** DATA PROVIDED **
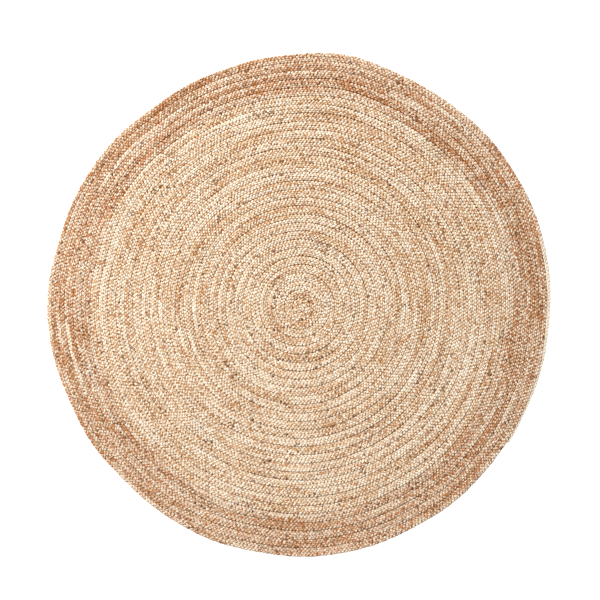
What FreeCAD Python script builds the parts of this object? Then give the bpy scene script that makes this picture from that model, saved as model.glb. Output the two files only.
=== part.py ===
"""Round braided jute rug: one flat plait wound into a coil and laced along its seams.

The coil is a two-centre spiral. It is made of half turns, each a semicircle, and the centres of
the half turns at -Y and at +Y lie half a plait pitch apart, so that each half turn runs smoothly
on from the last. Half turn number n has an inner radius of n half pitches: the odd ones lie at
-Y and the even ones at +Y. The eye is half turns 0 to 2 with the tucked-in end. Each coil after it
is two turns of the plait, half turns 4i - 1 to 4i + 2, and starts and ends on the +X side. Seen
from above, the plait goes outwards clockwise.

Lengths are in millimetres. The underside lies on Z = 0, and the origin is the middle of the
rug's bounding box.
"""
import FreeCAD
import Part
import os
import Sketcher

DIMENSIONS = (
    ("plait_pitch", 10.0, "from one row of plait to the next"),
    ("row_count", 60, "rows from the middle of the eye to the rim"),
    ("border_rows", 10, "outermost rows, plaited from a darker lot of jute"),
    ("plait_thickness", 7.0, "from the underside to the crown"),
    ("side_top", 4.2, "height at which the crown starts"),
    ("crown_break_share", 0.72, "width at the crown's break, as a share of the plait's width"),
    ("crown_break_rise", 0.64, "height of that break, as a share of the crown's rise"),
    ("crown_top_share", 0.34, "width of the crown's level top, as a share of the plait's width"),
    ("underside_bevel", 1.4, "bevel between the underside and the sides"),
    ("seam_gap", 0.15, "clearance between neighbouring rows"),
    ("thread_diameter", 0.8, "sewing thread"),
    ("thread_height", 0.7, "thread axis above the underside"),
    ("tail_angle", 33.0, "arc over which the plait thins out at its end"),
    ("tail_tip_width", 4.5, "width of the plait at its tip"),
    ("tail_tip_thickness", 5.0, "thickness of the plait at its tip"),
    ("tail_tip_side_top", 3.4, "height at which the crown starts at the tip"),
)
TURNS_PER_COIL = 2
COILS_PER_THREAD = 3

PITCH = "Dimensions.plait_pitch"
GAP = "Dimensions.seam_gap"
PLAIT_WIDTH = f"({PITCH} - {GAP})"
H_AXIS, V_AXIS = -1, -2
START, END, CENTRE = 1, 2, 3
AXIS = "0"

doc = FreeCAD.newDocument("JuteRug")
sheet = doc.addObject("Spreadsheet::Sheet", "Dimensions")
for row, (alias, value, note) in enumerate(DIMENSIONS, start=1):
    sheet.set(f"A{row}", alias)
    sheet.set(f"B{row}", str(value))
    sheet.set(f"C{row}", note)
    sheet.setAlias(f"B{row}", alias)
doc.recompute()

parts = []


def side_of(half_turn):
    """The sign of Y on which a half turn lies: odd ones at -Y, even ones at +Y."""
    return -1 if half_turn % 2 else 1


def inner_radius(half_turn):
    return f"({half_turn} * {PITCH} / 2)"


def plait_inner_side(half_turn):
    return f"({inner_radius(half_turn)} + {GAP} / 2)"


def place_on_coil(part):
    """Puts a sub-part's own origin at the eye, so that the rug's box is centred on the origin."""
    part.setExpression(".Placement.Base.x", f"-{PITCH} / 4")
    part.setExpression(".Placement.Base.y", f"-{PITCH} / 4")


def new_body(label):
    body = doc.addObject("PartDesign::Body", label)
    body.Label = label
    place_on_coil(body)
    parts.append(body)
    return body


def new_radial_sketch(body, name, side):
    """A sketch across the plait, on the +X side. Its vertical axis is the half turn's centre."""
    sketch = body.newObject("Sketcher::SketchObject", name)
    plane = next(item for item in body.Origin.OriginFeatures if item.Role == "XZ_Plane")
    sketch.AttachmentSupport = (plane, "")
    sketch.MapMode = "FlatFace"
    sketch.setExpression(".AttachmentOffset.Base.x", f"{side} * {PITCH} / 4")
    return sketch


def value_of(expression):
    """What an expression on the sheet's cells comes to, as a plain number."""
    return float(sheet.evalExpression(expression))


def add_named(sketch, name, expression, *constraint):
    """Adds a sketch dimension and binds it to the sheet."""
    index = sketch.addConstraint(Sketcher.Constraint(*constraint, value_of(expression)))
    sketch.renameConstraint(index, name)
    sketch.setExpression(f"Constraints.{name}", expression)


def draw_outline(sketch, corners):
    """A closed outline of straight lines. A corner is a name, an X and a Z, or no Z on the underside."""
    points = [FreeCAD.Vector(value_of(x), value_of(z) if z else 0, 0) for _name, x, z in corners]
    sides = [
        sketch.addGeometry(Part.LineSegment(start, end))
        for start, end in zip(points, points[1:] + points[:1])
    ]
    for first, second in zip(sides, sides[1:] + sides[:1]):
        sketch.addConstraint(Sketcher.Constraint("Coincident", first, END, second, START))
    for side, (name, x, z) in zip(sides, corners):
        if x == AXIS:
            sketch.addConstraint(Sketcher.Constraint("PointOnObject", side, START, V_AXIS))
        else:
            add_named(sketch, f"{name}_x", x, "DistanceX", H_AXIS, START, side, START)
        if z:
            add_named(sketch, f"{name}_z", z, "DistanceY", H_AXIS, START, side, START)
        else:
            sketch.addConstraint(Sketcher.Constraint("PointOnObject", side, START, H_AXIS))


def draw_plait_section(sketch, inner_side, width, thickness, side_top):
    """Flat underside with bevels, upright sides and a crown of flats, counterclockwise."""
    outer_side = f"({inner_side} + {width})"
    middle = f"({inner_side} + {width} / 2)"
    bevel = "Dimensions.underside_bevel"
    break_height = f"({side_top} + ({thickness} - {side_top}) * Dimensions.crown_break_rise)"
    to_break = f"({width} / 2 * Dimensions.crown_break_share)"
    to_top = f"({width} / 2 * Dimensions.crown_top_share)"
    draw_outline(sketch, (
        ("inner_foot", f"{inner_side} + {bevel}", None),
        ("outer_foot", f"{outer_side} - {bevel}", None),
        ("outer_bevel", outer_side, bevel),
        ("outer_side", outer_side, side_top),
        ("outer_break", f"{middle} + {to_break}", break_height),
        ("outer_top", f"{middle} + {to_top}", thickness),
        ("inner_top", f"{middle} - {to_top}", thickness),
        ("inner_break", f"{middle} - {to_break}", break_height),
        ("inner_side", inner_side, side_top),
        ("inner_bevel", inner_side, bevel),
    ))


def draw_eye_section(sketch, radius):
    """Half of a low button, with the plait's own bevels and crown at its edge."""
    rise = "(Dimensions.plait_thickness - Dimensions.side_top)"
    break_height = f"(Dimensions.side_top + {rise} * Dimensions.crown_break_rise)"
    to_break = f"({PLAIT_WIDTH} / 2 * (1 - Dimensions.crown_break_share))"
    to_top = f"({PLAIT_WIDTH} / 2 * (1 - Dimensions.crown_top_share))"
    draw_outline(sketch, (
        ("middle", AXIS, None),
        ("foot", f"{radius} - Dimensions.underside_bevel", None),
        ("bevel", radius, "Dimensions.underside_bevel"),
        ("side", radius, "Dimensions.side_top"),
        ("break", f"{radius} - {to_break}", break_height),
        ("top", f"{radius} - {to_top}", "Dimensions.plait_thickness"),
        ("centre", AXIS, "Dimensions.plait_thickness"),
    ))


def draw_thread_section(sketch, radius):
    """The round section of the sewing thread, low in the groove between two rows."""
    centre = FreeCAD.Vector(value_of(radius), sheet.thread_height, 0)
    circle = sketch.addGeometry(Part.Circle(centre, FreeCAD.Vector(0, 0, 1), sheet.thread_diameter / 2))
    add_named(sketch, "thread", "Dimensions.thread_diameter", "Diameter", circle)
    add_named(sketch, "seam", radius, "DistanceX", H_AXIS, START, circle, CENTRE)
    add_named(sketch, "height", "Dimensions.thread_height", "DistanceY", H_AXIS, START, circle, CENTRE)


def revolve(body, sketch, name, side, angle="180"):
    """Turns a section about its half turn's centre, towards -Y or +Y."""
    feature = body.newObject("PartDesign::Revolution", name)
    feature.Profile = sketch
    feature.ReferenceAxis = (sketch, ["V_Axis"])
    feature.setExpression("Angle", angle)
    feature.Reversed = side < 0
    sketch.Visibility = False


def add_half_turn(body, half_turn):
    """Adds one half turn of plait to a sub-part."""
    side = side_of(half_turn)
    sketch = new_radial_sketch(body, f"Section{half_turn}", side)
    draw_plait_section(
        sketch, plait_inner_side(half_turn), PLAIT_WIDTH, "Dimensions.plait_thickness", "Dimensions.side_top")
    revolve(body, sketch, f"HalfTurn{half_turn}", side)


def first_half_turn(coil):
    """The number of the half turn that a coil starts with; coil 0 is the eye."""
    return 2 * TURNS_PER_COIL * coil - 1


def build_centre_eye():
    """The tucked-in end, the half turn of plait about its own edge, and one turn round them."""
    body = new_body("centre_eye")
    for name, half_turn in (("Tuck", -1), ("InnermostHalfTurn", 0)):
        side = side_of(half_turn)
        sketch = new_radial_sketch(body, f"{name}Section", side)
        draw_eye_section(sketch, f"{inner_radius(half_turn)} + {PITCH} - {GAP} / 2")
        revolve(body, sketch, name, side)
    for half_turn in range(1, first_half_turn(1)):
        add_half_turn(body, half_turn)


def build_coil(label, coil):
    """Two full turns of the plait, each lying round the one before."""
    body = new_body(label)
    for half_turn in range(first_half_turn(coil), first_half_turn(coil + 1)):
        add_half_turn(body, half_turn)


def build_end_tail(last_coil):
    """The end of the plait, which thins out along the rim of the last coil."""
    half_turn = first_half_turn(last_coil + 1)
    side = side_of(half_turn)
    upright = FreeCAD.Rotation(FreeCAD.Vector(1, 0, 0), 90)
    full = doc.addObject("Sketcher::SketchObject", "TailFullSection")
    draw_plait_section(
        full, plait_inner_side(half_turn), PLAIT_WIDTH, "Dimensions.plait_thickness", "Dimensions.side_top")
    full.Placement = FreeCAD.Placement(FreeCAD.Vector(), upright)
    tip = doc.addObject("Sketcher::SketchObject", "TailTipSection")
    draw_plait_section(
        tip, plait_inner_side(half_turn), "Dimensions.tail_tip_width", "Dimensions.tail_tip_thickness",
        "Dimensions.tail_tip_side_top")
    turn_to_tip = FreeCAD.Rotation(FreeCAD.Vector(0, 0, 1), side * sheet.tail_angle)
    tip.Placement = FreeCAD.Placement(FreeCAD.Vector(), turn_to_tip.multiply(upright))
    path = doc.addObject("Part::Circle", "TailPath")
    path.setExpression("Radius", plait_inner_side(half_turn))
    path.setExpression("Angle1", "360 - Dimensions.tail_angle")
    path.Angle2 = 360
    tail = doc.addObject("Part::Sweep", "end_tail")
    tail.Label = "end_tail"
    tail.Sections = [tip, full]
    tail.Spine = (path, ["Edge1"])
    tail.Solid = True
    tail.setExpression(".Placement.Base.x", f"-{PITCH} / 4 + {side} * {PITCH} / 4")
    tail.setExpression(".Placement.Base.y", f"-{PITCH} / 4")
    parts.append(tail)


def build_seam_thread(label, first_coil, final_coil, has_tail):
    """Sewing thread that laces the turns of a few coils, each to the turn inside it."""
    body = new_body(label)
    start = first_half_turn(first_coil) if first_coil > 1 else 1
    tail = first_half_turn(final_coil + 1)
    half_turns = list(range(start, tail))
    if has_tail:
        half_turns.append(tail)
    for half_turn in half_turns:
        side = side_of(half_turn)
        sketch = new_radial_sketch(body, f"ThreadSection{half_turn}", side)
        draw_thread_section(sketch, inner_radius(half_turn))
        angle = "Dimensions.tail_angle" if half_turn == tail else "180"
        revolve(body, sketch, f"Seam{half_turn}", side, angle)


def check(item):
    """Stops the build if an object has failed or a sub-part is not one valid solid."""
    if "Invalid" in item.State or "Error" in item.State:
        raise RuntimeError(f"{item.Label} is {item.State}")
    if item in parts:
        shape = item.Shape
        if shape.isNull() or not shape.isValid() or len(shape.Solids) != 1:
            raise RuntimeError(f"{item.Label} is not one valid solid")


coil_count = int(sheet.row_count) // TURNS_PER_COIL - 1
field_coils = coil_count - int(sheet.border_rows) // TURNS_PER_COIL
build_centre_eye()
for coil in range(1, coil_count + 1):
    lot = "field" if coil <= field_coils else "border"
    build_coil(f"{lot}_coil_{coil:02d}", coil)
build_end_tail(coil_count)
for number, first in enumerate(range(1, coil_count + 1, COILS_PER_THREAD), start=1):
    final = min(first + COILS_PER_THREAD - 1, coil_count)
    build_seam_thread(f"seam_thread_{number:02d}", first, final, final == coil_count)

doc.recompute()
for item in doc.Objects:
    check(item)

os.makedirs("parts", exist_ok=True)
for part in parts:
    part.Shape.exportStep(os.path.join("parts", f"{part.Label}.step"))
    box = part.Shape.optimalBoundingBox()
    print(f"{part.Label}: {part.Shape.Volume / 1000:.1f} cm3, X {box.XMin:.2f} to {box.XMax:.2f}, "
          f"Y {box.YMin:.2f} to {box.YMax:.2f}, Z {box.ZMin:.2f} to {box.ZMax:.2f}")
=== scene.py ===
"""A round jute rug: one long three-strand plait wound outwards from the middle and sewn to itself.

Each CAD node gets a mesh in its place. The plait's nodes become three strands that really cross over
and under each other, and the sewing thread's become lacing that zigzags under the seams.
"""

import math

import bpy
import numpy as np
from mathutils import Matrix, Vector


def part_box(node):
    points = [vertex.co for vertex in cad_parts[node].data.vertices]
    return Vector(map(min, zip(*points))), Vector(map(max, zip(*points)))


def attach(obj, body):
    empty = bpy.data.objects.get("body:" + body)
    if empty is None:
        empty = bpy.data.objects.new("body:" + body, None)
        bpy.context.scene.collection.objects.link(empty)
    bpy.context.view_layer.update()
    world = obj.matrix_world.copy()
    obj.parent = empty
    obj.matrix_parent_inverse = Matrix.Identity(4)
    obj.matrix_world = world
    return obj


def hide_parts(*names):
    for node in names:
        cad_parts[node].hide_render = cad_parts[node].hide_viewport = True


MM = 0.001

# The coil, as in the CAD part
ROWS = 60
BORDER_ROWS = 10
TURNS_PER_COIL = 2
COILS = ROWS // TURNS_PER_COIL - 1
FIELD_COILS = COILS - BORDER_ROWS // TURNS_PER_COIL
COILS_PER_THREAD = 3
TAIL_ANGLE = math.radians(33)
THINNING_ANGLE = math.radians(60)   # the plait starts to thin before the tail node begins
TAIL_SHARE = 0.45                   # width of its tip, as a share of the full width
THIN_LIMIT = 0.88                   # thickness that the plait keeps however narrow it is, as a share
TUCK_FLOOR = 0.02                   # square of the width that the tucked-in end keeps, as a share
PALE_RUN = 0.26                     # metres before the tail node in which the jute turns pale
PALE_END = PALE_RUN / 5             # and how far before it the jute is fully pale

# The plait: three strands, each swinging across it and passing over and under
STRANDS = 3
PERIOD = 25.7 * MM          # length in which one strand crosses over and back
SWING = 2.95 * MM           # how far a strand's middle swings to each side
LIFT = 1.3 * MM             # how far it rises and dips
LAG = math.radians(21)      # how far the rise follows the swing
HALF_WIDTH = 2.75 * MM      # of one strand's flattened section
HALF_THICKNESS = 2.2 * MM
DWELL = 0.85                # 1 is an even swing, less keeps the strand longer at the plait's edges
SQUARENESS = 0.6            # 1 is an oval section, less is a flatter, squarer one
RINGS_PER_PERIOD = 12
RING_CORNERS = 8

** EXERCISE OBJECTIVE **
Which lines above contain "names"? Show each of them.

** EXERCISE RESULT **
def hide_parts(*names):
    for node in names:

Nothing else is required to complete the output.